Próximo à Rua da Palma, havia um caldo de cana onde papai nos levava para o lanche da tarde. Ali tomávamos caldo de cana com algumas gotas de suco de limão. Por ali também aprendi a tomar chá mate, que no inicio achava com um gosto muito ruim e depois me acostumei até que virei consumidor do Dunga Mate da Rua Nova.
Havia no final da Rua da Palma um prédio muito simples que abrigava a Primeira Igreja Presbiteriana do Recife, hoje localizada na Rua das Pernambucanas.

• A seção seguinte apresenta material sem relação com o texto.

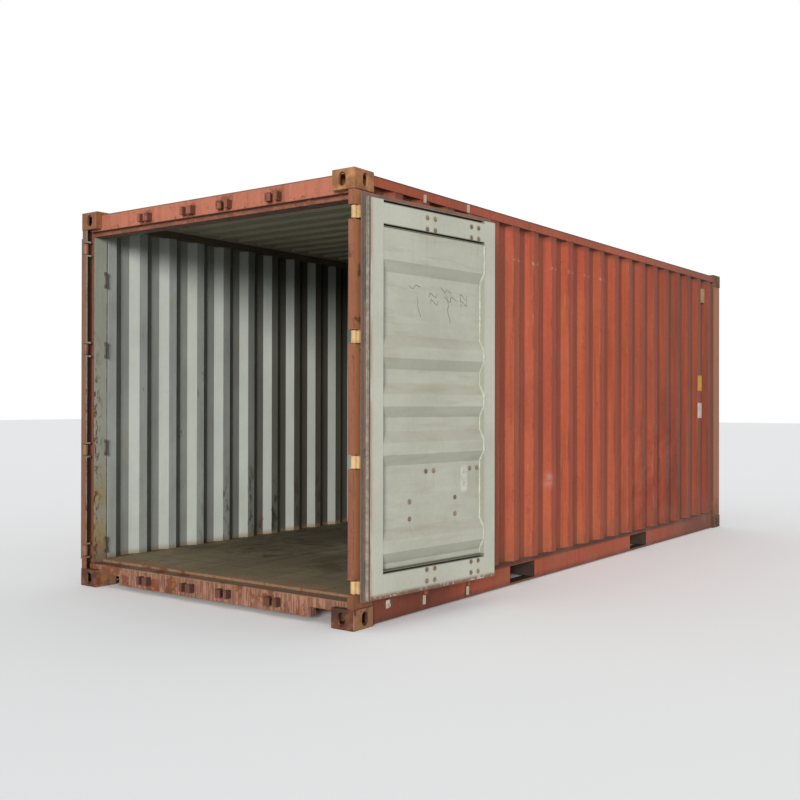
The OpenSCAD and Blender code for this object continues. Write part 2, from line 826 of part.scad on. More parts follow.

Certa ocasião, papai trocou idéias com Pio para fazer uma propaganda sobre a especialidade da empresa que era peças para Chevrolet. Pio num excesso de honestidade escreveu “temos quase tudo para o seu Chevrolet”. Na linguagem dos marqueteiros de hoje diria que temos tudo ...
Aproveitei o passeio e fiz uma turnê na frente dos antigos cinemas, que hoje deram lugar a lojas: Moderno, cujo ar condicionado era tão gelado, que era sentido por quem passava na calçada, Art Palácio e Trianon. No entorno desses últimos, os prédios estão bastante estragados, com uma fedentina de urina horrível nas suas calçadas.
Ao lado da Praça Joaquim Nabuco ainda existe o Restaurante Leite, um dos mais tradicionais da cidade, fundado em 1882.
Voltei para casa pensando que hoje aprendi mais uma lição. Lembrei-me daquele ditado: Se a vida lhe der um limão, faça dele uma limonada. Ao invés de reclamar porque ficaria uma hora e quinze minutos esperando pela montagem dos óculos, aproveitei para fazer uma viagem no tempo – anos 60 e 70, que foi de grande valia para a minha vida.